Selon un rapport réalisé par l'UNICEF en 2010, les écoles primaires des camps de Dadaab ne respectent pas les normes minimales pour une éducation de qualité. Chaque classe accueille en effet 80 élèves au lieu de 45 et les écoles comptent « peu d'enseignants kényans qualifiés. Il y a neuf enseignants formés et 800 non formés au primaire et 35 enseignants formés et 50 non formés au secondaire ».

Initiatives communautaires

Les trois écoles secondaires mises sur pied par les réfugiés ne parviennent que partiellement à combler les besoins en matière d'éducation. Leur activité est elle aussi limitée par les contraintes budgétaires.

« Il est très difficile de gérer une école secondaire avec un budget zéro. Nous sommes contraints de demander aux élèves de débourser un peu d'argent pour payer les enseignants et l'entretien », a dit à IRIN Mohamed Kasim, président et fondateur des écoles secondaires gérées par les réfugiés.

Le manque de matériel constitue un autre obstacle à une éducation de qualité. Les appareils de laboratoire et les équipements nécessaires aux classes pratiques de sciences font notamment défaut. « Je n'ai pas fait d'expérimentations en laboratoire depuis au moins trois ans. Je suis très inquiet pour l'examen pratique du KCSE [certificat de fin d'études secondaires du Kenya] », a dit Aweys, un élève de quatrième année du secondaire.

Hassan A. Saney, directeur de l'école secondaire de Towfiq, gérée par les réfugiés du camp d'Ifo, a dit qu'il demeurait malgré tout optimiste pour l'examen national auquel se soumettront bientôt pour la première fois les élèves de son école. « Il est prévu que nous recevions du matériel de laboratoire d'ici la mi-mars. Avec un peu de chance, les élèves auront eu l'occasion de faire des expériences avant l'examen final », a-t-il indiqué.

Les écoles mises sur pied par les réfugiés ont obtenu le soutien des ONG Windle Trust Kenya (WTK) et CARE sous la forme de dons de fournitures scolaires et d'ouvrages de référence. Le HCR a également fait venir des enseignants locaux qualifiés pour enseigner dans les écoles gérées par les réfugiés.

Selon l'ONG WTK, les sommes normalement réservées à la scolarité des élèves ont dû être données aux réfugiés qui enseignent dans ces écoles et consacrées aux examens de fin de parcours.
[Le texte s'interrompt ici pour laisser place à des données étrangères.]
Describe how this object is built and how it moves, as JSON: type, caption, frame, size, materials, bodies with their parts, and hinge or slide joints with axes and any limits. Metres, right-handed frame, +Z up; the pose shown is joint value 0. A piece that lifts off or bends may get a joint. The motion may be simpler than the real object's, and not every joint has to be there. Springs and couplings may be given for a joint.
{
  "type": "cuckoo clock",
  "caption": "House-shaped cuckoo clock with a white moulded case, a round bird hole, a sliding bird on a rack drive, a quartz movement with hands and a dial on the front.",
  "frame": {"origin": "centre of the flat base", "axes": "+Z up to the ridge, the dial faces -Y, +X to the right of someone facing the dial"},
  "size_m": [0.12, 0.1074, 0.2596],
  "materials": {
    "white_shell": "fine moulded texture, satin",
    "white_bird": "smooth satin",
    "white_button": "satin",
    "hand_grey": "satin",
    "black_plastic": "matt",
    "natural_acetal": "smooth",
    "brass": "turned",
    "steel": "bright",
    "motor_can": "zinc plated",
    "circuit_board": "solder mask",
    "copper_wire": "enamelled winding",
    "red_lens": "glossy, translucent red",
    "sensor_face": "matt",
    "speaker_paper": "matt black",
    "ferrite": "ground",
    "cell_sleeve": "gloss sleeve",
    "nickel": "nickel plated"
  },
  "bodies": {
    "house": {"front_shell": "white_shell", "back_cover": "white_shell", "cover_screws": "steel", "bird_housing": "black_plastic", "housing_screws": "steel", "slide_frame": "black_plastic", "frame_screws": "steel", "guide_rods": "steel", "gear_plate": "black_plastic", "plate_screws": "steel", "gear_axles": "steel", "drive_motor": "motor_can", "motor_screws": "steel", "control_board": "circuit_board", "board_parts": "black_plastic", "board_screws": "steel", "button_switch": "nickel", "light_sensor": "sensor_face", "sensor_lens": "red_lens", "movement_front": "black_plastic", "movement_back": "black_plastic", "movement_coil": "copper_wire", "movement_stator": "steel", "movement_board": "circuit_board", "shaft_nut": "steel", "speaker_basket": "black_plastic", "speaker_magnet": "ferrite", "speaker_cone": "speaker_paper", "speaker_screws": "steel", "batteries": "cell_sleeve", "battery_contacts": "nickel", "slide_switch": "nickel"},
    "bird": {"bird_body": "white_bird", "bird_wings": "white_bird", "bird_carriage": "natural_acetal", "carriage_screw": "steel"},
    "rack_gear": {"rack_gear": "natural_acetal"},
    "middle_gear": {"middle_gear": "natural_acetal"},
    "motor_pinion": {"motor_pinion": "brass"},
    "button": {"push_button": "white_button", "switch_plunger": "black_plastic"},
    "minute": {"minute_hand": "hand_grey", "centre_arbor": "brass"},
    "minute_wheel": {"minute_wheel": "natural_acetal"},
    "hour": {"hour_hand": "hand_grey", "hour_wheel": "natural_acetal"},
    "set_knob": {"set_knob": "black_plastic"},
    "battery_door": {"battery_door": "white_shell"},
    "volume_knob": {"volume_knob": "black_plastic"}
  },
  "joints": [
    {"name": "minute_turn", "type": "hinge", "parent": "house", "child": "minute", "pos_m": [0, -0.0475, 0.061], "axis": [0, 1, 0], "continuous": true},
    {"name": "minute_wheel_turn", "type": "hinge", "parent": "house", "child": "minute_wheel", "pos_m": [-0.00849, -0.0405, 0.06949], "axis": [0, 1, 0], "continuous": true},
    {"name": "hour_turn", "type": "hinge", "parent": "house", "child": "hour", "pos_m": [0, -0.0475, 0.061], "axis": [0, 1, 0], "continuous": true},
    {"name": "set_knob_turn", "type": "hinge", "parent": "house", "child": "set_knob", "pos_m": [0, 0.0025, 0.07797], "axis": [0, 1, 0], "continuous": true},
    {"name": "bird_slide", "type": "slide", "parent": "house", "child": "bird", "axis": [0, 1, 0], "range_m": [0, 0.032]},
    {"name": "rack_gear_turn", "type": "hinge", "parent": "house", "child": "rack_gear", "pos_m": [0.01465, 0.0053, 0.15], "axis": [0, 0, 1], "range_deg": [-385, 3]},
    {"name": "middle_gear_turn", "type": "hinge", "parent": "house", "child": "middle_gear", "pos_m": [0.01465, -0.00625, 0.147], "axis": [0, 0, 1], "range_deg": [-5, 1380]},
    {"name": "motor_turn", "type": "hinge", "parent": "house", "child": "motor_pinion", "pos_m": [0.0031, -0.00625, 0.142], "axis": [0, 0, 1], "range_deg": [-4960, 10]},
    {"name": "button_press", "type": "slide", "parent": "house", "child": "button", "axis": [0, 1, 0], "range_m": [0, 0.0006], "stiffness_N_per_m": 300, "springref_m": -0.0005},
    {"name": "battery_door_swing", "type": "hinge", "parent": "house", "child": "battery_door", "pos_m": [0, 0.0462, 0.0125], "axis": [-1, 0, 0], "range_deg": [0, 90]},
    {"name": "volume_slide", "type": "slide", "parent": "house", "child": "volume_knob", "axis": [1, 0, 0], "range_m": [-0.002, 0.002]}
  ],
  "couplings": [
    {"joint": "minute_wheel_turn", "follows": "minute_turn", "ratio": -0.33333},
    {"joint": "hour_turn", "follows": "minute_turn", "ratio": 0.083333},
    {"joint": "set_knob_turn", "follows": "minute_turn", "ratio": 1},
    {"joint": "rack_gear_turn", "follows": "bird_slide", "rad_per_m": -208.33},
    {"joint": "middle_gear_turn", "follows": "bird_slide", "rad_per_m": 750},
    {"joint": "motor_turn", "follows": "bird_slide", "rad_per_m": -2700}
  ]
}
Les élèves devront dès lors débourser 3 300 shillings kényans (38 dollars) pour l'inscription 2011, même si nombre d'entre eux n'en ont pas les moyens. « Nous sommes contraints de payer cet argent de notre poche, mais nous ne pouvons pas vraiment nous le permettre. Nous vendons le peu de nourriture que nous recevons du PAM [Programme alimentaire mondial], mais ce n'est pas suffisant », a dit Farhio, un élève de quatrième année à l'école secondaire de Towfiq.
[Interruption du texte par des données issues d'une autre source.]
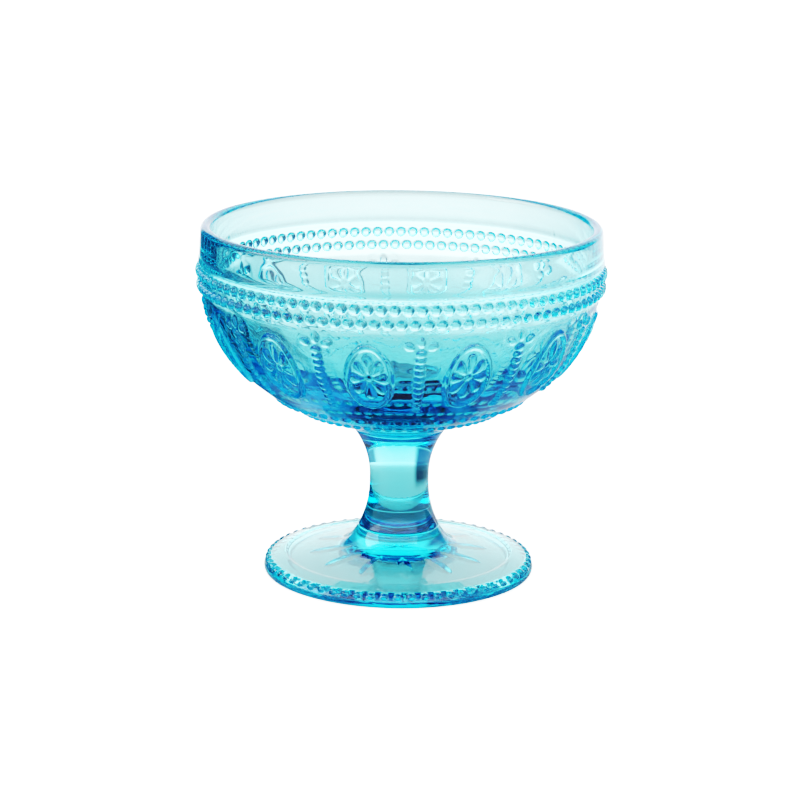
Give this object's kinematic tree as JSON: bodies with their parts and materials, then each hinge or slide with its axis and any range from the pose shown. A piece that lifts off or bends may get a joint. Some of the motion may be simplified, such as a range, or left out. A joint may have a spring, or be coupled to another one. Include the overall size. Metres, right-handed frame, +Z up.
{
  "type": "footed cocktail glass",
  "caption": "Round pressed-glass bowl for drinks and desserts, with beaded bands and flower medallions, on a short solid stem and a round beaded foot.",
  "frame": {"origin": "centre of the foot's resting ring, on the surface the glass stands on", "axes": "+Z up along the axis of the bowl, stem and foot; -Y is the front"},
  "size_m": [0.1128, 0.1128, 0.0984],
  "materials": {
    "blue_glass": "clear, fire-polished, blue throughout"
  },
  "bodies": {
    "root": {"bowl": "blue_glass", "stem": "blue_glass", "foot": "blue_glass"}
  },
  "joints": []
}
Les enseignants insistent sur le fait que l'incapacité de payer les frais d'admission ne constitue pas un obstacle. « Nous n'expulsons jamais des étudiants doués parce qu'ils ne peuvent pas payer leur scolarité, mais la contribution de la communauté est d'une importance cruciale pour bâtir une meilleure société », a dit Abdullahi, un enseignant de l'école secondaire gérée par les réfugiés du camp de Dagahaley.

Un avenir sombre

À moins d'être transféré dans un pays tiers – ce qui est plutôt improbable –, ceux qui réussissent à compléter leurs études secondaires n'ont que peu d'opportunités d'emplois dans les camps. Mais comme l'indique Mme Campbell, de RI : « Je ne crois pas que ce soit une raison suffisante pour refuser à un enfant l'accès à l'éducation. Certains réfugiés diplômés se rendent en ville ou ailleurs dans la région et réussissent à démarrer des entreprises, à percevoir un revenu et à devenir autosuffisants ».

Les enseignants réfugiés perçoivent environ 70 dollars par mois. Si de nombreux réfugiés occupent des fonctions diverses au sein des organisations d'aide humanitaire œuvrant sur place, ils ne reçoivent généralement qu'une maigre « prime » plutôt qu'une véritable rémunération. Il semble qu'il faille blâmer la rigidité de la législation du travail kényane.

Le manque d'opportunités d'emplois est une préoccupation majeure. « Lorsqu'ils sont désœuvrés, les jeunes se tournent vers la drogue ou les activités criminelles, ce qui entraîne des problèmes d'insécurité. Si rien n'est fait, je crains que ces jeunes ne décident de rejoindre les milices qui combattent dans leur région d'origine », a dit Liban Rashid, porte-parole des jeunes du camp d'Ifo.

En 2009, Human Rights Watch (HRW) a indiqué que le gouvernement fédéral de transition somalien recrutait également dans les camps de Dadaab et que le gouvernement kényan était impliqué dans le processus même s'il nie y avoir participé.